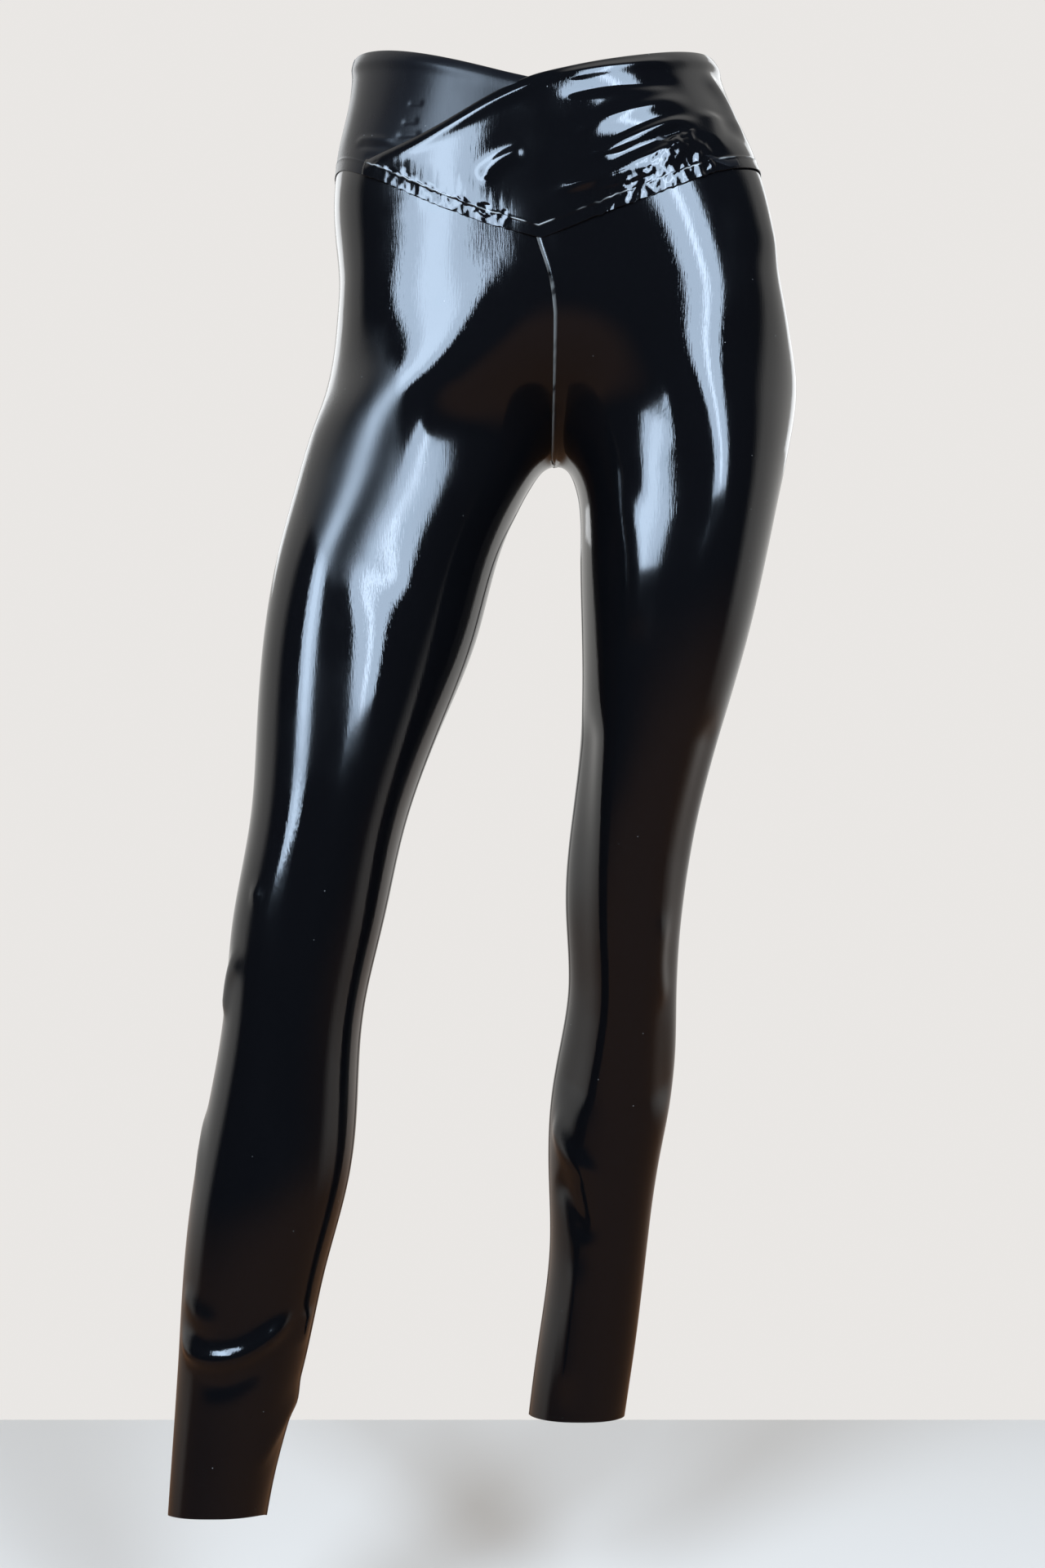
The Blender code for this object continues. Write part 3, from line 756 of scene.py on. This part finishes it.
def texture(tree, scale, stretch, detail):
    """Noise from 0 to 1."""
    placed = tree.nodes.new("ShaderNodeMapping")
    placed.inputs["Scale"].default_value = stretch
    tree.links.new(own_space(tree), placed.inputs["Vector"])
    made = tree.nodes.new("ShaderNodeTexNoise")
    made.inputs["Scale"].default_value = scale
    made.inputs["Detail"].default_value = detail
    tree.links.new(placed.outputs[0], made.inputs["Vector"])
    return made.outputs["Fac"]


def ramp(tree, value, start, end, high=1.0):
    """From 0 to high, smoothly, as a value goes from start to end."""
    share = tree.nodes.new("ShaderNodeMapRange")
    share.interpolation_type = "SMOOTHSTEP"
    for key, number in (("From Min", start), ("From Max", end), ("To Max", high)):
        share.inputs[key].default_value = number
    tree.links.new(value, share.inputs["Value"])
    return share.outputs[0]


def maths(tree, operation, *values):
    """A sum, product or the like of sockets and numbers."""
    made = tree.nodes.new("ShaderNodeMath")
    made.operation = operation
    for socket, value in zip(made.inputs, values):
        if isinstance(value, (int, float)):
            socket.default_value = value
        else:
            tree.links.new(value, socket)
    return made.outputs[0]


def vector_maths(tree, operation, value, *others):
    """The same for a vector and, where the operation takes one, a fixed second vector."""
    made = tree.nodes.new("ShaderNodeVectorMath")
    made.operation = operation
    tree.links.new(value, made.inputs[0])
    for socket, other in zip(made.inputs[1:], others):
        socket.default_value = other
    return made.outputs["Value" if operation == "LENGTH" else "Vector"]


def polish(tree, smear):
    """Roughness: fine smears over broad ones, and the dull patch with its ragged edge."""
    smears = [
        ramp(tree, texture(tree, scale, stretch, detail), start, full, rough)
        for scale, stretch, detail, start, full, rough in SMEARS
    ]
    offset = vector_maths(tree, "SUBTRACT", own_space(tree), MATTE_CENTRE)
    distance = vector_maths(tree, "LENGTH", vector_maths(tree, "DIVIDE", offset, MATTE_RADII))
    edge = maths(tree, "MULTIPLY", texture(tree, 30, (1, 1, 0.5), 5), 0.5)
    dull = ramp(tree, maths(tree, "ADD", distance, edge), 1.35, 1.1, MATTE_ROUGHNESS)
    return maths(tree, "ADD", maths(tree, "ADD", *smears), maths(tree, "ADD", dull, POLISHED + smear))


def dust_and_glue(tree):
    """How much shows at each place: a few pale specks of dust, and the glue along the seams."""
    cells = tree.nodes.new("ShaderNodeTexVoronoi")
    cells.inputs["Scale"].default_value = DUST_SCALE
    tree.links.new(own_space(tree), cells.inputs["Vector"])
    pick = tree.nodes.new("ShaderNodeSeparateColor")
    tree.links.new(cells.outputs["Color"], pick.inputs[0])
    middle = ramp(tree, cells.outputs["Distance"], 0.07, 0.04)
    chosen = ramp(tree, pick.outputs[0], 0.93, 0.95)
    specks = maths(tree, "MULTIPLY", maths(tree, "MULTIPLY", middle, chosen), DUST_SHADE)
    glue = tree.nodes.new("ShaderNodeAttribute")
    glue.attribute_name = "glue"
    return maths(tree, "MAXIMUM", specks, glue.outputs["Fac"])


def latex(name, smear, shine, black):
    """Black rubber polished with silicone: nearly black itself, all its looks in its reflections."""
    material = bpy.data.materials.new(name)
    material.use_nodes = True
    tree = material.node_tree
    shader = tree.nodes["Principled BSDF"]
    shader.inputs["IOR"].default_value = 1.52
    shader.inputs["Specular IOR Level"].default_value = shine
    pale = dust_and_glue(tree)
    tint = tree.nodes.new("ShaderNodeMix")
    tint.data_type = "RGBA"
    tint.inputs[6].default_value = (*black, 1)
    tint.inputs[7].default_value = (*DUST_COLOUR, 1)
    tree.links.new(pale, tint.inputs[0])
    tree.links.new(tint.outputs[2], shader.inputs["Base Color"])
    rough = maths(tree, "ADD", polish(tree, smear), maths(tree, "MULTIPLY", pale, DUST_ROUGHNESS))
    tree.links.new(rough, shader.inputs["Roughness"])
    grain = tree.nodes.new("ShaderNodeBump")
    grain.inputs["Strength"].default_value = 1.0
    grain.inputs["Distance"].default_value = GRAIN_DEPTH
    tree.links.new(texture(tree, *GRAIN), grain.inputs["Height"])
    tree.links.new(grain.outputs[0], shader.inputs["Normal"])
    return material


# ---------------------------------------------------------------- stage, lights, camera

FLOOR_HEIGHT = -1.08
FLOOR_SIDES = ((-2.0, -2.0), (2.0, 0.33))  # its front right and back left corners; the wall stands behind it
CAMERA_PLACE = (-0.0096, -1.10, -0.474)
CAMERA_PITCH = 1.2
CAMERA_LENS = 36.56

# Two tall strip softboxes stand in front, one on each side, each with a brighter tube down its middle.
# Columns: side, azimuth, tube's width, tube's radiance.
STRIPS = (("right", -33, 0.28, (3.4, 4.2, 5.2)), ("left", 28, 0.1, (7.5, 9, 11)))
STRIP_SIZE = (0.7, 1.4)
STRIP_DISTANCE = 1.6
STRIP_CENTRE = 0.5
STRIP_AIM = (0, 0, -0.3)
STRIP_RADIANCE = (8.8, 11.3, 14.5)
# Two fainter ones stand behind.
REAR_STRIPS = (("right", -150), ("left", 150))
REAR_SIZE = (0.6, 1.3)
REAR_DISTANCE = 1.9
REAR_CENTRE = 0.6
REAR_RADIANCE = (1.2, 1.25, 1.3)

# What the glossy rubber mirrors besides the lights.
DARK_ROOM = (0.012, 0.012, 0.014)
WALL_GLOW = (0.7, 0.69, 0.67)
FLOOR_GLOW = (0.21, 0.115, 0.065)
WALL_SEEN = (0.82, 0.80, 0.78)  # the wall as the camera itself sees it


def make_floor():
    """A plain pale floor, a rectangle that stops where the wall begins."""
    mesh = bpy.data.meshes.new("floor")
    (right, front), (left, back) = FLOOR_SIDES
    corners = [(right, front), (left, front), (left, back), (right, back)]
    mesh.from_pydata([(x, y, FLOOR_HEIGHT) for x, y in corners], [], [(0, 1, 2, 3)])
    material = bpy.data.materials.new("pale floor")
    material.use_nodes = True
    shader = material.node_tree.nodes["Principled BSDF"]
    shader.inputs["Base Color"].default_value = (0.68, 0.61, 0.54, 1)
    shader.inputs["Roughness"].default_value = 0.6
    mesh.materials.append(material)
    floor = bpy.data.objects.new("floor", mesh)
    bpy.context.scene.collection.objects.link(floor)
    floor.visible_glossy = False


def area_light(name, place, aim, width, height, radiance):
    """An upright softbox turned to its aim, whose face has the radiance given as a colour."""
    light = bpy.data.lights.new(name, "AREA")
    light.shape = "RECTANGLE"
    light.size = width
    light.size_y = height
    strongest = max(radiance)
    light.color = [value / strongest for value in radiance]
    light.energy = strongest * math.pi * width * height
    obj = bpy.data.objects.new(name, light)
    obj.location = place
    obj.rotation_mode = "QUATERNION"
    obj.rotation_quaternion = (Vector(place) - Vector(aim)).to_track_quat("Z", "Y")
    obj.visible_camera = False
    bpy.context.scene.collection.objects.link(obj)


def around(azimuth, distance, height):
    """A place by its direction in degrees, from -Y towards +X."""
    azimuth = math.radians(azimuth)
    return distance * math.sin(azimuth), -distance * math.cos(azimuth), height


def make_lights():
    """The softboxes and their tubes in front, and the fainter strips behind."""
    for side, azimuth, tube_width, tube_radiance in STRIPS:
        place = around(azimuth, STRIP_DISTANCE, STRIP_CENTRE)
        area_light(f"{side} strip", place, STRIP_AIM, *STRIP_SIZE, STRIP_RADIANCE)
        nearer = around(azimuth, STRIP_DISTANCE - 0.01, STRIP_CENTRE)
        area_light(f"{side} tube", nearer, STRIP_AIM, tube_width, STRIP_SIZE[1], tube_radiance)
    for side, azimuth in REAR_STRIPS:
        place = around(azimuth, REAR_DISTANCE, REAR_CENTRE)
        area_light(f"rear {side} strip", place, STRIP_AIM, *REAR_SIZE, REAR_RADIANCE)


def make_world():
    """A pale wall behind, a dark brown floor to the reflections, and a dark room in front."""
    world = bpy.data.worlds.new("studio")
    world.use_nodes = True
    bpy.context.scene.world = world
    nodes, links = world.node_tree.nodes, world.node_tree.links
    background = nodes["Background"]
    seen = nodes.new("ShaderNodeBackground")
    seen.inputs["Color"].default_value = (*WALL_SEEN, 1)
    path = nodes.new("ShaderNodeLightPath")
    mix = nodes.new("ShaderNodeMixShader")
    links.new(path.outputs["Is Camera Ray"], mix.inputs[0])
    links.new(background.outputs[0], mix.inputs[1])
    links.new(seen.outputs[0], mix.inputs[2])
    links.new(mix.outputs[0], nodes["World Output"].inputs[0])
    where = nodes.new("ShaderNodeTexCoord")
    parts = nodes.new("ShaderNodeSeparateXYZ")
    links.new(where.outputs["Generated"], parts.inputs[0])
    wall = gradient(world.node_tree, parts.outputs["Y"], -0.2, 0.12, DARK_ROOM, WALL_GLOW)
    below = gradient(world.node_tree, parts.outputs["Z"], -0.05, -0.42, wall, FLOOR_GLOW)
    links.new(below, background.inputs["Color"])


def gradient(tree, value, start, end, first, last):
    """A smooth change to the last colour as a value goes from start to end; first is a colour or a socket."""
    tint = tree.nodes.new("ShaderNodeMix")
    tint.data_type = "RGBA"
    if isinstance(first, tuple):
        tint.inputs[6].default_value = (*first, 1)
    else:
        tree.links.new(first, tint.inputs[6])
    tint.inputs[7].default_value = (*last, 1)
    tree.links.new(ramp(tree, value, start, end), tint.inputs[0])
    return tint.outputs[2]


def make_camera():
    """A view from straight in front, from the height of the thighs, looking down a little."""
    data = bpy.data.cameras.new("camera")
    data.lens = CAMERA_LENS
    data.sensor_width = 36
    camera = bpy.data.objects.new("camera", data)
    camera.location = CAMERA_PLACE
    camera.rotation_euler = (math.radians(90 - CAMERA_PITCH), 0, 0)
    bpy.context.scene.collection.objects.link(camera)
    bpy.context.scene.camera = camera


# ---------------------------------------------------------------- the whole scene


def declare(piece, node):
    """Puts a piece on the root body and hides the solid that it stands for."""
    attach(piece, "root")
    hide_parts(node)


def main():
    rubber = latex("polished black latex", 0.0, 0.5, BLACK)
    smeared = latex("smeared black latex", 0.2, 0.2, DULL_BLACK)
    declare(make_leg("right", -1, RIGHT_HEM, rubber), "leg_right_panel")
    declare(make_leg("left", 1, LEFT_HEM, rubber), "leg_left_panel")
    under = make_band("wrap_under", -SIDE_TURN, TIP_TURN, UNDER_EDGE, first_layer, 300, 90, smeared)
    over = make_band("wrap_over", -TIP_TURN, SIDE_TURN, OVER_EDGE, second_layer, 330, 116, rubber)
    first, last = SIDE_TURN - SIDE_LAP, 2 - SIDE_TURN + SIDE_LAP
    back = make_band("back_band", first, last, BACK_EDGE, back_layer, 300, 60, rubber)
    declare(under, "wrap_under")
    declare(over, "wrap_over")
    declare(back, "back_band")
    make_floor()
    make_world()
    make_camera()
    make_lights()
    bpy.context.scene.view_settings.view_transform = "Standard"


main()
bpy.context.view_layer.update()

++++++++++

◆ Task details:
Print exactly, and only, the lines beginning at the top of the listing and ending at the line with "return share.outputs[0]".

◆ Problem solution:
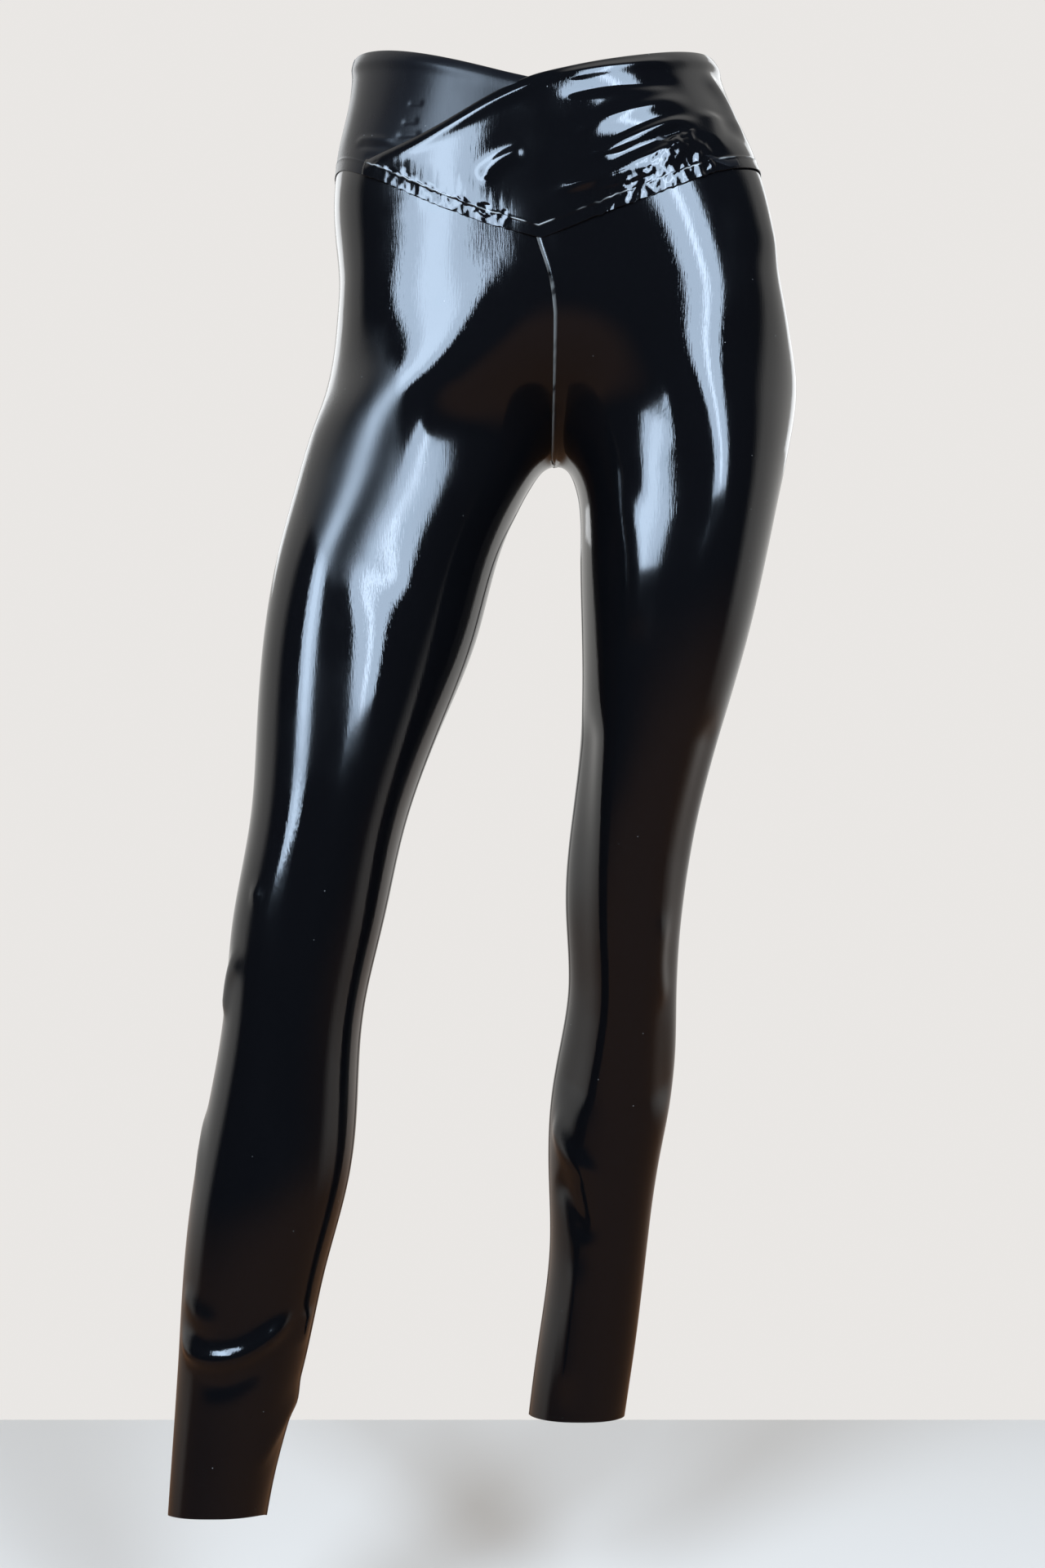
The Blender code for this object continues. Write part 3, from line 756 of scene.py on. This part finishes it.
def texture(tree, scale, stretch, detail):
    """Noise from 0 to 1."""
    placed = tree.nodes.new("ShaderNodeMapping")
    placed.inputs["Scale"].default_value = stretch
    tree.links.new(own_space(tree), placed.inputs["Vector"])
    made = tree.nodes.new("ShaderNodeTexNoise")
    made.inputs["Scale"].default_value = scale
    made.inputs["Detail"].default_value = detail
    tree.links.new(placed.outputs[0], made.inputs["Vector"])
    return made.outputs["Fac"]


def ramp(tree, value, start, end, high=1.0):
    """From 0 to high, smoothly, as a value goes from start to end."""
    share = tree.nodes.new("ShaderNodeMapRange")
    share.interpolation_type = "SMOOTHSTEP"
    for key, number in (("From Min", start), ("From Max", end), ("To Max", high)):
        share.inputs[key].default_value = number
    tree.links.new(value, share.inputs["Value"])
    return share.outputs[0]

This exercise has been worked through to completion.